Moravej erzählt beim nächsten Glas Tee, „der Iran war immer an Deutschland orientiert. Wir mögen die Engländer nicht, die Amis nicht, die Russen nicht. Historisch bedingt. In den zwanziger Jahren kamen die Deutschen und halfen uns mit Brücken, Schienenstrecken, Elektrizitätswerken, Stahlwerken.“ Er habe an der Technischen Hochschule seinen Abschluss gemacht. „Deutsche Gründung, deutsche Lehrer.“
Auf der Hochzeit saßen die Männer in einem Raum. Ich dachte immer, wir Deutschen schlingen. Nein, im Iran wird Essen geschaufelt. Weltrekordtempo. Sie reden über Reissorten wie Deutsche über Weinreben, es geht um Feinheiten. Der Bräutigam freut sich, mich zu sehen. Ich bin auf die Hochzeit geschleust worden. Der Bräutigam sagt, er sei soooo stolz, mich auf dem Fest zu haben. Stellt mich vielen vor. Wieder dieses Baby-im-Buggy-Gefühl. Die Frauen sind in einem anderen Raum. Kein Kontakt während der Feier. Junge Männer fragen, unabhängig voneinander, dreimal, ob ich im Krieg gekämpft habe. Langes Gespräch mit dem ersten, bis klar wird, er meint den Zweiten Weltkrieg. Bei den anderen kann ich das dann schneller klären.
Stau, Smog und Straßenchaos
Die Frauen haben getanzt, erzählt Mahsa. Nach dem Fest fahren wir im Korso durch Yazd. An roten Ampeln springen die Männer aus den Autos, tanzen zu Musik aus den Autoradios. Es wird gehupt, Menschen klopfen Rhythmen auf Autodächer. Ich hatte gelesen, es gehöre zum Protest junger Iraner, mit verdeckten Nummernschildern vor Überwachungskameras zu tanzen. Männer und Frauen. Bis Polizei kommt. Zuvor, per Mobiltelefon gewarnt, zischen die Tänzer ab. Sei das Wildeste, was man hier machen könne. In Yazd kommt die Polizei. Ein Polizist tänzelt mit, andere gratulieren dem Bräutigam.

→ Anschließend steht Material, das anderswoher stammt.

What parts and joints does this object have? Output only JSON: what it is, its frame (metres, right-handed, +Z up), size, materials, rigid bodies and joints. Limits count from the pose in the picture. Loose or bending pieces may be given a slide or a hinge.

Am Ende der Reise übernachte ich bei Mohsen und Mahsa. Ihre Wohnung liegt näher am Ikap als das Hotel. Wenn ich was gelernt habe in Teheran, dann Stau, Smog und Straßenchaos. Wir waren sieben Stunden in ihrem Auto nach Süden gefahren. Sieben zurück. Stopps an vielen Autobahnraststätten. Sie immer mit Hidschab.
Wir kommen in die Wohnung. Mohsen schaltet den Fernseher an und zappt. Auf dem Großbildschirm laufen Videos, alle auf Ibiza gedreht. Tanzende, schwitzende, zuckende Haut in Großraumdiscos. Die Sender sind türkisch und russisch. „Geht es da so zu“, fragt er. „Schon, aber dürft ihr das sehen“, frage ich. Er schaut, als hätte ich ihn gefragt, ob er Monshi sei.
Unterdessen nimmt Mahsa ihren Hidschab ab, fängt an, ihre langen, schwarzen, glänzenden Haare zu kämmen. Lächelt. Verrückte Situation für einen Fremden im Iran. Wahrscheinlich nur für den. So viel Nähe, so viel Vertrauen, so viel Unsicherheit. „Willst du Tee“, fragt Mohsen.